Red Pitaya

The Red Pitaya STEMLab boards has rapidly become one of the most popular platforms for shortwave robot receivers, also called “skimmers”. 

There are a lot of open source radio applications for the Red Pitaya. 

The most complete and powerful suite of such applications is designed by Pavel Demin at the department of mathematics and physics at Université catholique de Louvain

Instructions for installation and downloading the suite, which runs both on the 125-14 and 122-16 models, can be found here.

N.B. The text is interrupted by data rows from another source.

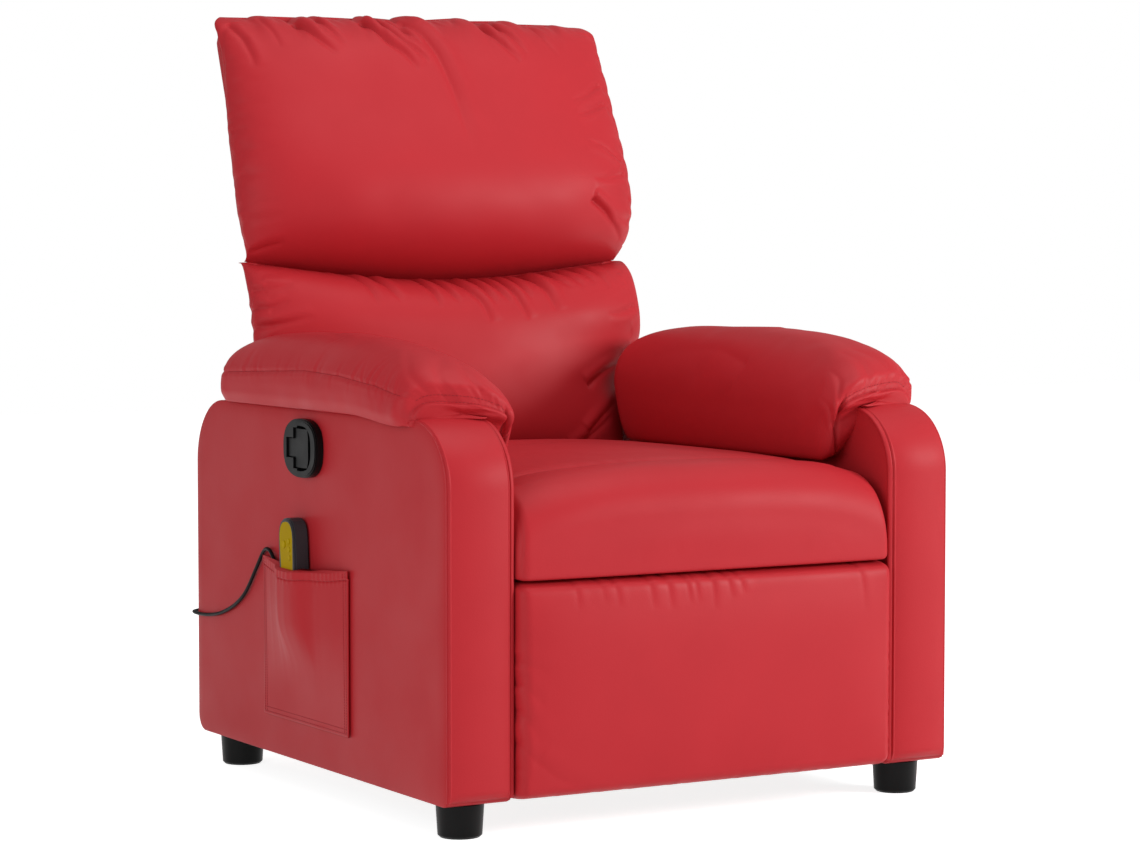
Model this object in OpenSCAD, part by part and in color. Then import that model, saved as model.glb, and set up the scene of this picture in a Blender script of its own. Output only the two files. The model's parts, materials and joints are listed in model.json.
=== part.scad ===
// Reclining massage armchair: two upholstered arm boxes on plastic feet, a sprung seat, a
// leaning back with head and lumbar pillows, and a lazy-tong footrest released by a pull handle.
// Millimetres, +Z up, the sitter faces -Y. Depths below are counted from the arms' front faces,
// and the whole chair is then moved so that the middle of its footprint is the origin.

/* [Overall] */
// Width over the two arm boxes
chair_w = 770; // [740:5:860]
// Depth of the arm boxes
arm_d = 768; // [756:2:800]
// Height of the arm boxes' tops above the floor
arm_top = 525; // [515:1:540]
// Width of one arm box
arm_w = 96; // [90:1:104]
// Height of the feet
foot_h = 46; // [40:1:50]
// Depth from the arms' front faces back to the origin
front_inset = 438; // [420:1:450]

/* [Arms] */
// Radius of the arm's front top corner
arm_front_r = 86; // [70:1:100]
// Radius of the arm's rear top corner
arm_rear_r = 90; // [60:1:110]
// Radius of the arm's rear bottom corner
arm_heel_r = 22; // [12:1:30]
// Radius of the arm's front bottom corner
arm_toe_r = 10; // [6:1:16]
// Thickness of the padded cover over the arm frame
cover_t = 5; // [3:0.5:8]
// Thickness of the timber in the arm frames
timber_t = 22; // [18:1:28]
// Depth of a timber rail or post
timber_w = 60; // [45:1:70]
// Thickness of the arm's front strip at its welts
strip_t = 4; // [3:0.5:6]
// How far the front strip crowns out between its welts
strip_crown = 7; // [2:0.5:10]

/* [Arm pads] */
// How far the pad overhangs the outer face of the arm
pad_out = 16; // [8:1:20]
// Thickness of the pad where it drapes down the inner face
pad_in = 46; // [36:1:50]
// Height of the pad above the arm box
pad_h = 97; // [80:1:110]
// Depth of the pad's front face behind the arm's front
pad_front = 76; // [70:1:90]
// Depth of the pad's rear end at the arm's top, which leans with the back
pad_rear = 658; // [630:2:660]
// Room left between the inner drape and the seat cushion
drape_gap = 5; // [3:1:10]

/* [Seat] */
// Side gap between the seat, the footrest and the arms
side_gap = 4; // [3.5:0.5:6]
// Height of the seat cushion at its sides
seat_z = 444; // [435:1:450]
// Crown of the seat cushion in the middle
seat_crown = 17; // [8:1:24]
// How far the seat's nose stands in front of the arms
seat_nose = 6; // [0:1:12]
// Depth of the seat cushion's rear edge
seat_rear = 606; // [580:2:608]
// Height of the crease under the seat's nose
crease_z = 327; // [324:1:332]
// Height of the top of the seat webbing
deck_z = 348; // [345:1:352]
// Depth in the seat top of the cross seam
seam_sink = 5; // [0:0.5:8]
// Height of the seat frame's timber
seat_rail_h = 27; // [22:1:29]
// Half width of the seat frame
seat_frame_half = 255; // [240:1:258]

/* [Footrest] */
// Thickness of the footrest pad
rest_pad_t = 62; // [50:1:64]
// Height of the footrest's bottom edge above the floor
rest_bottom = 46; // [44:1:60]
// Gap under the seat's nose
crease_gap = 3; // [2:0.5:5]
// Thickness of the plywood board
board_t = 12; // [9:1:15]
// Depth of the board's rear face
board_rear = 58; // [56:0.5:60]

/* [Footrest links] */
// Front link's pivot on the base plate, depth and height
pivot_a = [90, 304];
// Rear link's pivot on the base plate, depth and height
pivot_b = [130, 274];
// Crossing pivot of the front and lower links
pivot_c = [203.6, 139.2];
// Front link's far pivot, to the upper link
pivot_g = [208.6, 93];
// Lower link's rear pivot, to the rear link
pivot_d = [254.5, 104];
// Lower link's pivot on the footrest bracket
pivot_e = [72, 251.4];
// Upper link's pivot on the footrest bracket
pivot_f = [72, 206.6];
// Thickness of a steel link or plate
steel_t = 3; // [2.5:0.1:3.2]
// Gap between neighbouring steel layers
layer_gap = 3; // [2.5:0.1:3.2]
// Width of a link
link_w = 20; // [16:1:21]
// Radius of the link pins
pin_r = 4; // [3:0.5:4.5]
// Running clearance of a pin in its bore
pin_clear = 0.05; // [0.02:0.01:0.08]
// Play in the lower link's rear hole
play_d = 2.6; // [2.4:0.1:3]
// Play in the upper link's bracket hole
play_f = 1.6; // [1.4:0.1:2]
// Outer radius of the drive tube
tube_r = 11; // [9:0.5:12]
// Wall of the drive tube
tube_wall = 2.5; // [1.5:0.5:3]

/* [Back] */
// Lean of the back from upright, in degrees
back_lean = 15; // [12:0.5:18]
// Depth of the back's face line at the height of its base
back_y = 662; // [662:1:668]
// Height of the back's base line
back_z = 350; // [346:1:356]
// Length of the back from its base line to the top seam
back_len = 752; // [700:2:780]
// Thickness of the back frame's timber
back_timber_t = 22; // [20:1:26]
// Depth from the face line to the front of the back frame
back_frame_in = 12; // [10:1:16]
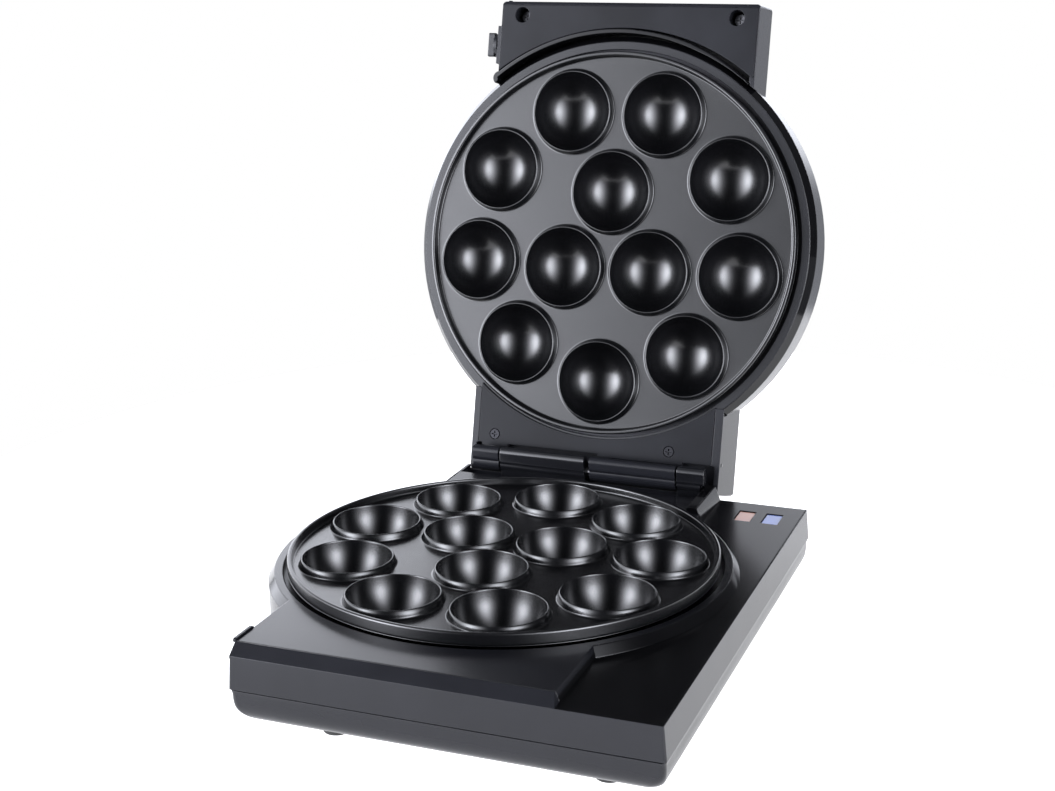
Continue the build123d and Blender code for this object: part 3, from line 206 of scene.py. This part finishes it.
def nonstick(name, turned=0.0, r0=0.225, r1=0.245, spec=0.62):
    """Black non-stick coating: soft gloss with a very fine sprayed texture and a trace of metallic speckle.
    In the turned cups the gloss is drawn out from rim to bottom."""
    m, nt, b = new_mat(name)
    if turned:
        tg = nt.nodes.new("ShaderNodeTangent")
        tg.direction_type = "UV_MAP"
        tg.uv_map = "turning"
        nt.links.new(tg.outputs[0], b.inputs["Tangent"])
        b.inputs["Anisotropic"].default_value = turned
        b.inputs["Anisotropic Rotation"].default_value = 0.25
    v = coords(nt)
    vor = nt.nodes.new("ShaderNodeTexVoronoi")
    vor.inputs["Scale"].default_value = 5200.0
    nt.links.new(v, vor.inputs["Vector"])
    fine = noise(nt, v, 3200.0, 2.0, 0.6)
    mid = noise(nt, v, 260.0, 3.0, 0.6)
    big = noise(nt, v, 30.0, 2.0, 0.5)
    speck = ramp(nt, vor.outputs["Color"], [(0.86, (0.0020, 0.0021, 0.0025)), (0.97, (0.012, 0.0125, 0.0145))])
    nt.links.new(speck.outputs[0], b.inputs["Base Color"])
    rr = ramp(nt, mid.outputs["Fac"], [(0.3, r0), (0.7, r1)])
    nt.links.new(rr.outputs[0], b.inputs["Roughness"])
    bm = bump(nt, fine.outputs["Fac"], 0.05, 0.00002)
    bm2 = bump(nt, big.outputs["Fac"], 0.02, 0.0003, bm.outputs[0])
    nt.links.new(bm2.outputs[0], b.inputs["Normal"])
    b.inputs["Specular IOR Level"].default_value = spec
    return m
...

There are two ways to install the software:

  1. Follow the instructions in the link above and create a bootable SD-card with the receiver application running under Alpine Linux. This is very straightforward but will make your device dedicated for one single application. (Make sure your SD-card is clean and formatted with FAT32 before copying the files. There is no need for any special image writing software, a regular file copy in Windows works. Do not edit files from Windows unless you use a Linux-aware text editor like Notepad++. Windows and Linux have different conventions for line endings in text files.)
  2. Rely on the stock Red Pitaya OS (Ubuntu) and install the application from the Red Pitaya Marketplace accessible from the device’s web GUI. This will allow you to update the OS, modify network settings, and use the device for other purposes without replacing the SD-card. To make the application start automatically at boot time, use Bob N6TV’s version of rc.local (as described here). (Please note that not all of Pavel Demin’s radio applications are available with this approach.)